**WHAT IS REQUIRED:**
Write out only the span of lines that begins at the line with "in front of" and ends at the line with "obj.parent = None". Keep both end lines, word for word.

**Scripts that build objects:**
--- Begin ---

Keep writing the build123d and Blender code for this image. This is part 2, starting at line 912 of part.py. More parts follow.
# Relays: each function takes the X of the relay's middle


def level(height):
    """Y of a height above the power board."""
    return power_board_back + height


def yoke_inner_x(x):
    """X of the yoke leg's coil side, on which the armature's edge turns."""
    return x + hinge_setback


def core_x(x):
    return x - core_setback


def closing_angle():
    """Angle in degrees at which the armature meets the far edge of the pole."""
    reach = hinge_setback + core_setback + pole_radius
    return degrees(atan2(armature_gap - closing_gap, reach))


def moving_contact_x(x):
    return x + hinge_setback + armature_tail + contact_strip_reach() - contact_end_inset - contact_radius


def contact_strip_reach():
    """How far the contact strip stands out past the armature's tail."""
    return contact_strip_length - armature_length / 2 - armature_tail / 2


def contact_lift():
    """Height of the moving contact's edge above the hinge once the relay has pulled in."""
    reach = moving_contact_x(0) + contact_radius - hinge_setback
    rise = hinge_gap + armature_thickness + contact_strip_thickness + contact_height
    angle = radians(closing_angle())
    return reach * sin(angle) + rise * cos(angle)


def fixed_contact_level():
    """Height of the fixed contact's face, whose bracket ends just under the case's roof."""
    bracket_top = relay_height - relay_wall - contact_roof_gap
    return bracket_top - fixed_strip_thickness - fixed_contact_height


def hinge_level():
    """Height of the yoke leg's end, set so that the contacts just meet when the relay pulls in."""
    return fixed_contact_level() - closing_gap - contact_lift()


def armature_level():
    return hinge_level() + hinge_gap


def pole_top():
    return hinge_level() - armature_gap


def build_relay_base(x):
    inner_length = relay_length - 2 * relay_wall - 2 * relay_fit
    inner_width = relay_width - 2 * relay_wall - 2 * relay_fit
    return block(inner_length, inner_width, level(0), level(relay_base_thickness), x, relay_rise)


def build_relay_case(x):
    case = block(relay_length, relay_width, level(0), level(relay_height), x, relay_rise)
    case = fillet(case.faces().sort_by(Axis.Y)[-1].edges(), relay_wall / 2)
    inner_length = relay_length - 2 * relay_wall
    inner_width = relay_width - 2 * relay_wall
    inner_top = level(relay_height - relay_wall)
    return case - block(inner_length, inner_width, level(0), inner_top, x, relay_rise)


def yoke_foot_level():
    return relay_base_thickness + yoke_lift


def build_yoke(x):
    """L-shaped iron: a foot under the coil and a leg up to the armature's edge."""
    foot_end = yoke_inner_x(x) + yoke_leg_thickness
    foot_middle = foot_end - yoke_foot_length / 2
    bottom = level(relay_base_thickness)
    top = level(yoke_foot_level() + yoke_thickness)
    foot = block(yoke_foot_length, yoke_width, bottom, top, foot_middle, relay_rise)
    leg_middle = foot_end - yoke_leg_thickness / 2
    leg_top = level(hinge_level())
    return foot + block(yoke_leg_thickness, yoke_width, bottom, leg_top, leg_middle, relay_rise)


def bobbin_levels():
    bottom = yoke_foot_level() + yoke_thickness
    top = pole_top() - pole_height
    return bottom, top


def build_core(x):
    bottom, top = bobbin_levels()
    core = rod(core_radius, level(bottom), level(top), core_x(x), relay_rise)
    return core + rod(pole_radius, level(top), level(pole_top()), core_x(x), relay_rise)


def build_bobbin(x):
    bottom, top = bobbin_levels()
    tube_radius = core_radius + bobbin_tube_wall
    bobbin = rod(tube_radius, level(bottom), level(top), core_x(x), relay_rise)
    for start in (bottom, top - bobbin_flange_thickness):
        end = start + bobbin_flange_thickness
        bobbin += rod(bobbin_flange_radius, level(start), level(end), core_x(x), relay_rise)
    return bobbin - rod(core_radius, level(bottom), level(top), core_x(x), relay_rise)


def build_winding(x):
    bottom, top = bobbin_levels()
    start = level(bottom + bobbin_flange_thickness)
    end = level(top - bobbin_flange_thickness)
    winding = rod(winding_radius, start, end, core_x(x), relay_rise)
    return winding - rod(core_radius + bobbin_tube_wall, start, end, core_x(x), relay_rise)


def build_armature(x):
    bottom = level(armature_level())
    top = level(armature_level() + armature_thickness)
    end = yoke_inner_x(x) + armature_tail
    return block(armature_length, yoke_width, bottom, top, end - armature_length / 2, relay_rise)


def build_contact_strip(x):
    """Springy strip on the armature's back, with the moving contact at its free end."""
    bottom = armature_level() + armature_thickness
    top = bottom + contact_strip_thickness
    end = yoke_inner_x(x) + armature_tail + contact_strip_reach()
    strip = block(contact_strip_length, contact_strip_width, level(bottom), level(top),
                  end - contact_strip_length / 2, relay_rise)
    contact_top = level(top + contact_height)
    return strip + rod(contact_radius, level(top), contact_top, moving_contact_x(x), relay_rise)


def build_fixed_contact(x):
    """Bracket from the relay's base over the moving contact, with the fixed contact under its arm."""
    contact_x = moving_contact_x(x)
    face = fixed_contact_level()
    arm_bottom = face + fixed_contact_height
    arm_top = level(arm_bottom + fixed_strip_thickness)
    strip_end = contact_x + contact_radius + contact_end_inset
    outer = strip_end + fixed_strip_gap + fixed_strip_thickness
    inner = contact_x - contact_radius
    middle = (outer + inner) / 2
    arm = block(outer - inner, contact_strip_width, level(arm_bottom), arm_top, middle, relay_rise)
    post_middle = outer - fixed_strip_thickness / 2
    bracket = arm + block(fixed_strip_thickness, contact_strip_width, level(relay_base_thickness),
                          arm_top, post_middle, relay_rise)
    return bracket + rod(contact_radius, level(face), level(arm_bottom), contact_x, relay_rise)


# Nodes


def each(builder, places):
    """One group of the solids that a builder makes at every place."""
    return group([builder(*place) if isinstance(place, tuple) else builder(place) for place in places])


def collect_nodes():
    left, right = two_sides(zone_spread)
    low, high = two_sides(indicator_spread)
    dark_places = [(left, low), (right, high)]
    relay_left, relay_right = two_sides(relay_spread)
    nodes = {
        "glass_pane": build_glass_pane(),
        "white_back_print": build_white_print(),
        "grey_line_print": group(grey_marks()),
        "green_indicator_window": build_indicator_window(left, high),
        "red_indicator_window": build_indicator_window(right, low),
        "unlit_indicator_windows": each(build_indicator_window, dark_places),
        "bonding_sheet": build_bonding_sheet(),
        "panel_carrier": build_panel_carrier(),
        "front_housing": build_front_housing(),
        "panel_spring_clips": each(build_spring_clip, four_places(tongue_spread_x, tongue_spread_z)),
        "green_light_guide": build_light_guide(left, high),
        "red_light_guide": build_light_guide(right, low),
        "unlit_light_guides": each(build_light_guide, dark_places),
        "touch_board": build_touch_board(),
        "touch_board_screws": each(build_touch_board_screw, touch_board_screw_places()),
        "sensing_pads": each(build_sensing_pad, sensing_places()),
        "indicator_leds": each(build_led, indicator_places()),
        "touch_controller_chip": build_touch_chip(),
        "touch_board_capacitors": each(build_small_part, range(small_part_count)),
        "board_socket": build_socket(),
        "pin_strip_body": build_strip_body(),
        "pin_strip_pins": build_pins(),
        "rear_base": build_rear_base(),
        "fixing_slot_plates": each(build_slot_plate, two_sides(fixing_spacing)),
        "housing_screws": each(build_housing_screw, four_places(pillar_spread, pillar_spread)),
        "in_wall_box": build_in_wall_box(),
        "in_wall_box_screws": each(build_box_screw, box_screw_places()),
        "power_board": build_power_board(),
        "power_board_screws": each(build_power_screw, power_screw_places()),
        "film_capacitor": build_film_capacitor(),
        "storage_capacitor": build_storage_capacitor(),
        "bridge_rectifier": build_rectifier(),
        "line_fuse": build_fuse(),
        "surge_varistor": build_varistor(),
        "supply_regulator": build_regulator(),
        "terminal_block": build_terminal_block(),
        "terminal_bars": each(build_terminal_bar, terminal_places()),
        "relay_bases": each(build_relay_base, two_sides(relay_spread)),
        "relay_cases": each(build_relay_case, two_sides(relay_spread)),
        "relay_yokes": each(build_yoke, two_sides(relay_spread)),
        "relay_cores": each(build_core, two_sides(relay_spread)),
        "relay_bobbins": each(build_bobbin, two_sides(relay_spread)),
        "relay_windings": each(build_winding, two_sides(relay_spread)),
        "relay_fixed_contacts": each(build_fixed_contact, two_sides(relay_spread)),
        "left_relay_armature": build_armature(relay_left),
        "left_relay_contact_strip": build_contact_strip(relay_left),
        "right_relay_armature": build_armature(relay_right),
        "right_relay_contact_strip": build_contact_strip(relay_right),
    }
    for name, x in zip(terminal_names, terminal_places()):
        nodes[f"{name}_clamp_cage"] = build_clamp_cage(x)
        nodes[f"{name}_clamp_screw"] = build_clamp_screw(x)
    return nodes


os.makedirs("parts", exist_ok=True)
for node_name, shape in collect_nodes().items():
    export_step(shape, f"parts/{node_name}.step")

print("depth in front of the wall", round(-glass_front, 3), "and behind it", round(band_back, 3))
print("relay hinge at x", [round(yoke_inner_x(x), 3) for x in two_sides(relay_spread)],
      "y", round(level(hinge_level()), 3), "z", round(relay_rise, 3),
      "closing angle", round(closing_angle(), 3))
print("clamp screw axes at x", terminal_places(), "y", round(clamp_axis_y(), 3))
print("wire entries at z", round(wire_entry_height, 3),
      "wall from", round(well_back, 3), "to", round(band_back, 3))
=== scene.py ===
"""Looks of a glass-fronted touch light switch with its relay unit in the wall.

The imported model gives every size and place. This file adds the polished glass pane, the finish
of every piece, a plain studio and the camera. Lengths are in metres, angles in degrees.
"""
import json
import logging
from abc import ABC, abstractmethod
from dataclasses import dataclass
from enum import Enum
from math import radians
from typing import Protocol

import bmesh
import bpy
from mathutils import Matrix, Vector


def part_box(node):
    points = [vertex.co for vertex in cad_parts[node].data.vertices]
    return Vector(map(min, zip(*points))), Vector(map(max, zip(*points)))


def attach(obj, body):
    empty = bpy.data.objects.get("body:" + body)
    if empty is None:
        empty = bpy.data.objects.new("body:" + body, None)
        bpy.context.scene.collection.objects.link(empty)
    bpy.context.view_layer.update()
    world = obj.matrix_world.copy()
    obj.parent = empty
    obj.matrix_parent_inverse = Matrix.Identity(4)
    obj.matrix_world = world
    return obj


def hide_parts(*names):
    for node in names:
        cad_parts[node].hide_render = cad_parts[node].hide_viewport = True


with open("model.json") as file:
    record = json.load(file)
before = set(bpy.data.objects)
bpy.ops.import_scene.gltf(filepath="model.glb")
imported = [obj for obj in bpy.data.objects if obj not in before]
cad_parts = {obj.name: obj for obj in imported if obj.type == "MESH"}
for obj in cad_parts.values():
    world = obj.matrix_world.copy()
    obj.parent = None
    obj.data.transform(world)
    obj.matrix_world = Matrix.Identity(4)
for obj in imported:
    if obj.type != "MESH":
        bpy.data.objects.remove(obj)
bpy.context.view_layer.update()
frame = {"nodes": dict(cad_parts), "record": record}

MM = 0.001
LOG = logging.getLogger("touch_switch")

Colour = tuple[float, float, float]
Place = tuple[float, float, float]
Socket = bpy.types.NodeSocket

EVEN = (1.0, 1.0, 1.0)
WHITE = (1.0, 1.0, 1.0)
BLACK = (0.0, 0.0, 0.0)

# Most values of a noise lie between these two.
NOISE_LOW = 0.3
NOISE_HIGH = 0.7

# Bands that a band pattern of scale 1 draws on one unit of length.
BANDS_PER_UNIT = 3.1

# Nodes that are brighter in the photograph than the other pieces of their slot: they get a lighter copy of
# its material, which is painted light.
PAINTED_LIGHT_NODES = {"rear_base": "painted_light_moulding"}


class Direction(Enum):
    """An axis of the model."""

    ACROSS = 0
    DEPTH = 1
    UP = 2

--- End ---
--- Begin ---

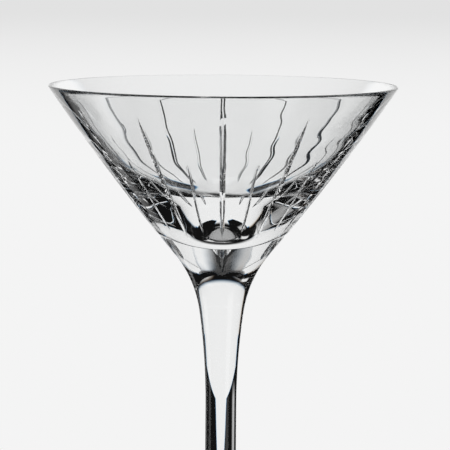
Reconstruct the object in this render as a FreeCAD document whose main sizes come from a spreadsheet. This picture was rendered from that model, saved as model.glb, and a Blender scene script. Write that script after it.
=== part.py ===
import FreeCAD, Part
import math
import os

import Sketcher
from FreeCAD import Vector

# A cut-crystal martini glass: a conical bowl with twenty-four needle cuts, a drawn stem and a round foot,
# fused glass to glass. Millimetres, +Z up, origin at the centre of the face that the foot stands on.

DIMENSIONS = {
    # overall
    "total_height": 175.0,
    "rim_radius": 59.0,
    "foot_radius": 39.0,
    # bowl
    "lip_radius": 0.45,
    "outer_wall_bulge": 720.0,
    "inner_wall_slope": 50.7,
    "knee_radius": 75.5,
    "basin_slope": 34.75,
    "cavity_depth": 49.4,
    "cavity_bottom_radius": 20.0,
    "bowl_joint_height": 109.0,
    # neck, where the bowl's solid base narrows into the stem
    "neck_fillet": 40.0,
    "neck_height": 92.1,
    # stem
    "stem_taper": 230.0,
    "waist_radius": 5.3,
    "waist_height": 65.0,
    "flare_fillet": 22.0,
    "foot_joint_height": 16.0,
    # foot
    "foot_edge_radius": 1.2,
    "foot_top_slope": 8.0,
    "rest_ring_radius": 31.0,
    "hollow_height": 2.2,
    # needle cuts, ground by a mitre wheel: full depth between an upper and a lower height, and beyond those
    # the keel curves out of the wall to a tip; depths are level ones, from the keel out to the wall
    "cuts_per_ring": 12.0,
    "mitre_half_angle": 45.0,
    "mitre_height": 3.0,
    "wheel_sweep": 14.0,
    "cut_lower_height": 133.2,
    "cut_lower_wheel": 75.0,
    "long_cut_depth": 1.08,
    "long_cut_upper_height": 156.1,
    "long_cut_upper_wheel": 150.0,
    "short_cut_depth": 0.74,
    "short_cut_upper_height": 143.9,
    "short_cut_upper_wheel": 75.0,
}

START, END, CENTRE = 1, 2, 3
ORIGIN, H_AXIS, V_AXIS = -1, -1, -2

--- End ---

**ANSWER FOR THIS EXERCISE:**
print("depth in front of the wall", round(-glass_front, 3), "and behind it", round(band_back, 3))
print("relay hinge at x", [round(yoke_inner_x(x), 3) for x in two_sides(relay_spread)],
      "y", round(level(hinge_level()), 3), "z", round(relay_rise, 3),
      "closing angle", round(closing_angle(), 3))
print("clamp screw axes at x", terminal_places(), "y", round(clamp_axis_y(), 3))
print("wire entries at z", round(wire_entry_height, 3),
      "wall from", round(well_back, 3), "to", round(band_back, 3))
=== scene.py ===
"""Looks of a glass-fronted touch light switch with its relay unit in the wall.

The imported model gives every size and place. This file adds the polished glass pane, the finish
of every piece, a plain studio and the camera. Lengths are in metres, angles in degrees.
"""
import json
import logging
from abc import ABC, abstractmethod
from dataclasses import dataclass
from enum import Enum
from math import radians
from typing import Protocol

import bmesh
import bpy
from mathutils import Matrix, Vector


def part_box(node):
    points = [vertex.co for vertex in cad_parts[node].data.vertices]
    return Vector(map(min, zip(*points))), Vector(map(max, zip(*points)))


def attach(obj, body):
    empty = bpy.data.objects.get("body:" + body)
    if empty is None:
        empty = bpy.data.objects.new("body:" + body, None)
        bpy.context.scene.collection.objects.link(empty)
    bpy.context.view_layer.update()
    world = obj.matrix_world.copy()
    obj.parent = empty
    obj.matrix_parent_inverse = Matrix.Identity(4)
    obj.matrix_world = world
    return obj


def hide_parts(*names):
    for node in names:
        cad_parts[node].hide_render = cad_parts[node].hide_viewport = True


with open("model.json") as file:
    record = json.load(file)
before = set(bpy.data.objects)
bpy.ops.import_scene.gltf(filepath="model.glb")
imported = [obj for obj in bpy.data.objects if obj not in before]
cad_parts = {obj.name: obj for obj in imported if obj.type == "MESH"}
for obj in cad_parts.values():
    world = obj.matrix_world.copy()
    obj.parent = None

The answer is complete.